## TASK REQUIREMENTS
Would you return the complete listing below word for word?

## GIVEN DATA
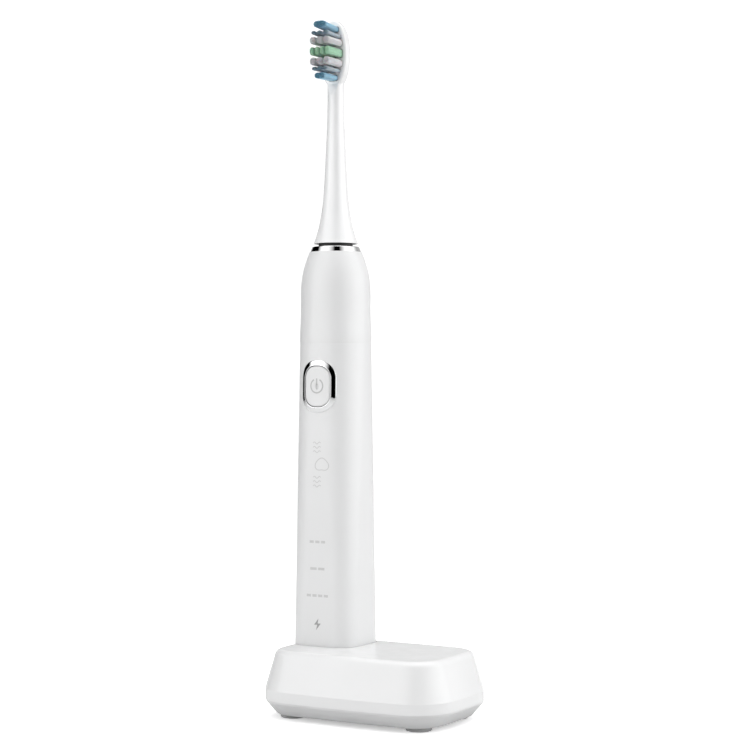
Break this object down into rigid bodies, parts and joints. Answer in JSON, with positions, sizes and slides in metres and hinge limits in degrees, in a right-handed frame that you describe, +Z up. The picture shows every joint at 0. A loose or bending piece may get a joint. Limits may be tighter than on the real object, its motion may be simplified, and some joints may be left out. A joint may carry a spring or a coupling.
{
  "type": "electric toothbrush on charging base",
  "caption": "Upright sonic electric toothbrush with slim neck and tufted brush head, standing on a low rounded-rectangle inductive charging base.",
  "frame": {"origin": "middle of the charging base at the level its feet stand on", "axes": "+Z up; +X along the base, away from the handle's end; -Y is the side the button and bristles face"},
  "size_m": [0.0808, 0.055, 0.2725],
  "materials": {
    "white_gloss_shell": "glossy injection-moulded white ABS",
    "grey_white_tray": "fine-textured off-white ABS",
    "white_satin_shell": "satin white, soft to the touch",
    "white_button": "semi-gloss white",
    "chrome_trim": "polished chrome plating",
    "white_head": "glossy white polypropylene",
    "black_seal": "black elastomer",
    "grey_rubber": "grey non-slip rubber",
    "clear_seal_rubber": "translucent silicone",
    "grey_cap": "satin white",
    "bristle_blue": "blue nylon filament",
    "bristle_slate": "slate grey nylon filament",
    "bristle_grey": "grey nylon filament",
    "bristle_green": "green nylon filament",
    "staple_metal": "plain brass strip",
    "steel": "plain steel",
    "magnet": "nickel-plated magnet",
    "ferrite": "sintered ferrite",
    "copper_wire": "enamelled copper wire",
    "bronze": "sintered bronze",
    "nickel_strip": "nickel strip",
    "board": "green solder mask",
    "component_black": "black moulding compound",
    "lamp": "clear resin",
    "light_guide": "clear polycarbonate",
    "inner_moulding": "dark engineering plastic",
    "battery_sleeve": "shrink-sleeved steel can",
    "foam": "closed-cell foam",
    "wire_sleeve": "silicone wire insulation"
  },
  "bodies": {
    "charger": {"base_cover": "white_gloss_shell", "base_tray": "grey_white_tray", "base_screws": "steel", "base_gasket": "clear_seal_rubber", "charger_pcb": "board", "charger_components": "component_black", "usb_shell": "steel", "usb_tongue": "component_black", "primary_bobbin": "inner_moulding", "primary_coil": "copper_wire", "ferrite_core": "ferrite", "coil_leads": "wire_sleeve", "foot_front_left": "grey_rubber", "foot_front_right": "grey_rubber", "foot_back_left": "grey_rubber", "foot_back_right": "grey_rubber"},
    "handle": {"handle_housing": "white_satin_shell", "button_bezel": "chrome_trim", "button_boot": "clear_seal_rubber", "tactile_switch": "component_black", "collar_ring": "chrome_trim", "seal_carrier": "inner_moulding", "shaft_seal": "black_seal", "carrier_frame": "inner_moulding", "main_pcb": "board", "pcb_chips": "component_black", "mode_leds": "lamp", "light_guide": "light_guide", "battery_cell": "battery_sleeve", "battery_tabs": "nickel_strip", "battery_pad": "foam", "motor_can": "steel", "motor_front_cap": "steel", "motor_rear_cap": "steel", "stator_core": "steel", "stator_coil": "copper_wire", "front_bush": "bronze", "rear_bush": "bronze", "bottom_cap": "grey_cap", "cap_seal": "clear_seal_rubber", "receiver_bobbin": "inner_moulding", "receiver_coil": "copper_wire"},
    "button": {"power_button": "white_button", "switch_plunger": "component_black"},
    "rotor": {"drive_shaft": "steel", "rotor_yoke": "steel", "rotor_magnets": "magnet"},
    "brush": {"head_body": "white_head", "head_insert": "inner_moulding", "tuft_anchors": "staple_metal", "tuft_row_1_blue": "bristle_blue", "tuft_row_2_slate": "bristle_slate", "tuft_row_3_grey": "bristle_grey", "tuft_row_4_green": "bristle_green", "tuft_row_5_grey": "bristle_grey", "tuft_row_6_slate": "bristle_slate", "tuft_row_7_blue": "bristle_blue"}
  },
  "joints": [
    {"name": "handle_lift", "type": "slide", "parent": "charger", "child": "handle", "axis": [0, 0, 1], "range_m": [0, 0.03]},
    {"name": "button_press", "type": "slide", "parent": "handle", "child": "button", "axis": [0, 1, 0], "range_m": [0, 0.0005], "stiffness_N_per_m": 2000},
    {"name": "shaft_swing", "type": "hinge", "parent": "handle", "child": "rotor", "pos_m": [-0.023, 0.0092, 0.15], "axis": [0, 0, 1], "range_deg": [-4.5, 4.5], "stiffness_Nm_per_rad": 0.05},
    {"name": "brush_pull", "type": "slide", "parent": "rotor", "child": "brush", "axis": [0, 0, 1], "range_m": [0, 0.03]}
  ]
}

## REPLY
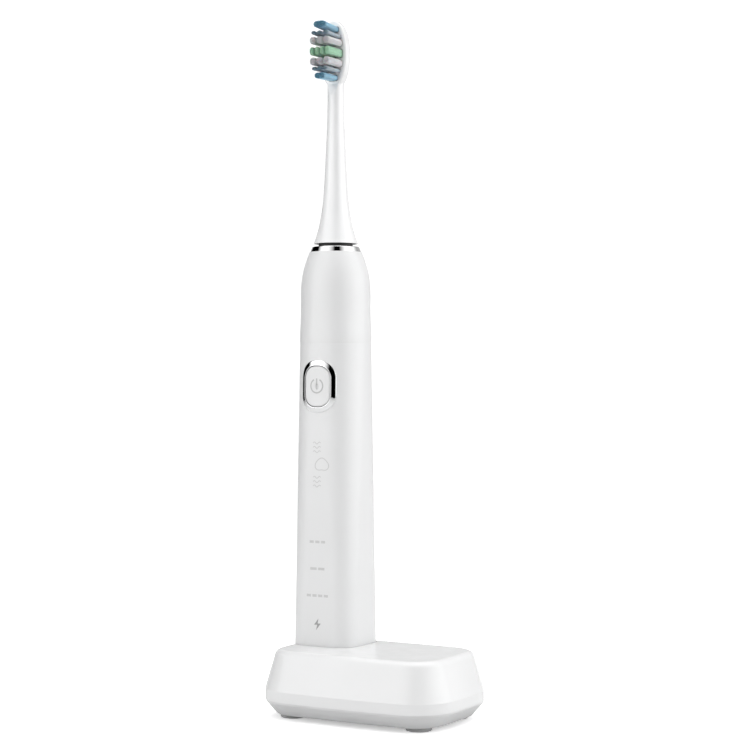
Break this object down into rigid bodies, parts and joints. Answer in JSON, with positions, sizes and slides in metres and hinge limits in degrees, in a right-handed frame that you describe, +Z up. The picture shows every joint at 0. A loose or bending piece may get a joint. Limits may be tighter than on the real object, its motion may be simplified, and some joints may be left out. A joint may carry a spring or a coupling.
{
  "type": "electric toothbrush on charging base",
  "caption": "Upright sonic electric toothbrush with slim neck and tufted brush head, standing on a low rounded-rectangle inductive charging base.",
  "frame": {"origin": "middle of the charging base at the level its feet stand on", "axes": "+Z up; +X along the base, away from the handle's end; -Y is the side the button and bristles face"},
  "size_m": [0.0808, 0.055, 0.2725],
  "materials": {
    "white_gloss_shell": "glossy injection-moulded white ABS",
    "grey_white_tray": "fine-textured off-white ABS",
    "white_satin_shell": "satin white, soft to the touch",
    "white_button": "semi-gloss white",
    "chrome_trim": "polished chrome plating",
    "white_head": "glossy white polypropylene",
    "black_seal": "black elastomer",
    "grey_rubber": "grey non-slip rubber",
    "clear_seal_rubber": "translucent silicone",
    "grey_cap": "satin white",
    "bristle_blue": "blue nylon filament",
    "bristle_slate": "slate grey nylon filament",
    "bristle_grey": "grey nylon filament",
    "bristle_green": "green nylon filament",
    "staple_metal": "plain brass strip",
    "steel": "plain steel",
    "magnet": "nickel-plated magnet",
    "ferrite": "sintered ferrite",
    "copper_wire": "enamelled copper wire",
    "bronze": "sintered bronze",
    "nickel_strip": "nickel strip",
    "board": "green solder mask",
    "component_black": "black moulding compound",
    "lamp": "clear resin",
    "light_guide": "clear polycarbonate",
    "inner_moulding": "dark engineering plastic",
    "battery_sleeve": "shrink-sleeved steel can",
    "foam": "closed-cell foam",
    "wire_sleeve": "silicone wire insulation"
  },
  "bodies": {
    "charger": {"base_cover": "white_gloss_shell", "base_tray": "grey_white_tray", "base_screws": "steel", "base_gasket": "clear_seal_rubber", "charger_pcb": "board", "charger_components": "component_black", "usb_shell": "steel", "usb_tongue": "component_black", "primary_bobbin": "inner_moulding", "primary_coil": "copper_wire", "ferrite_core": "ferrite", "coil_leads": "wire_sleeve", "foot_front_left": "grey_rubber", "foot_front_right": "grey_rubber", "foot_back_left": "grey_rubber", "foot_back_right": "grey_rubber"},
    "handle": {"handle_housing": "white_satin_shell", "button_bezel": "chrome_trim", "button_boot": "clear_seal_rubber", "tactile_switch": "component_black", "collar_ring": "chrome_trim", "seal_carrier": "inner_moulding", "shaft_seal": "black_seal", "carrier_frame": "inner_moulding", "main_pcb": "board", "pcb_chips": "component_black", "mode_leds": "lamp", "light_guide": "light_guide", "battery_cell": "battery_sleeve", "battery_tabs": "nickel_strip", "battery_pad": "foam", "motor_can": "steel", "motor_front_cap": "steel", "motor_rear_cap": "steel", "stator_core": "steel", "stator_coil": "copper_wire", "front_bush": "bronze", "rear_bush": "bronze", "bottom_cap": "grey_cap", "cap_seal": "clear_seal_rubber", "receiver_bobbin": "inner_moulding", "receiver_coil": "copper_wire"},
    "button": {"power_button": "white_button", "switch_plunger": "component_black"},
    "rotor": {"drive_shaft": "steel", "rotor_yoke": "steel", "rotor_magnets": "magnet"},
    "brush": {"head_body": "white_head", "head_insert": "inner_moulding", "tuft_anchors": "staple_metal", "tuft_row_1_blue": "bristle_blue", "tuft_row_2_slate": "bristle_slate", "tuft_row_3_grey": "bristle_grey", "tuft_row_4_green": "bristle_green", "tuft_row_5_grey": "bristle_grey", "tuft_row_6_slate": "bristle_slate", "tuft_row_7_blue": "bristle_blue"}
  },
  "joints": [
    {"name": "handle_lift", "type": "slide", "parent": "charger", "child": "handle", "axis": [0, 0, 1], "range_m": [0, 0.03]},
    {"name": "button_press", "type": "slide", "parent": "handle", "child": "button", "axis": [0, 1, 0], "range_m": [0, 0.0005], "stiffness_N_per_m": 2000},
    {"name": "shaft_swing", "type": "hinge", "parent": "handle", "child": "rotor", "pos_m": [-0.023, 0.0092, 0.15], "axis": [0, 0, 1], "range_deg": [-4.5, 4.5], "stiffness_Nm_per_rad": 0.05},
    {"name": "brush_pull", "type": "slide", "parent": "rotor", "child": "brush", "axis": [0, 0, 1], "range_m": [0, 0.03]}
  ]
}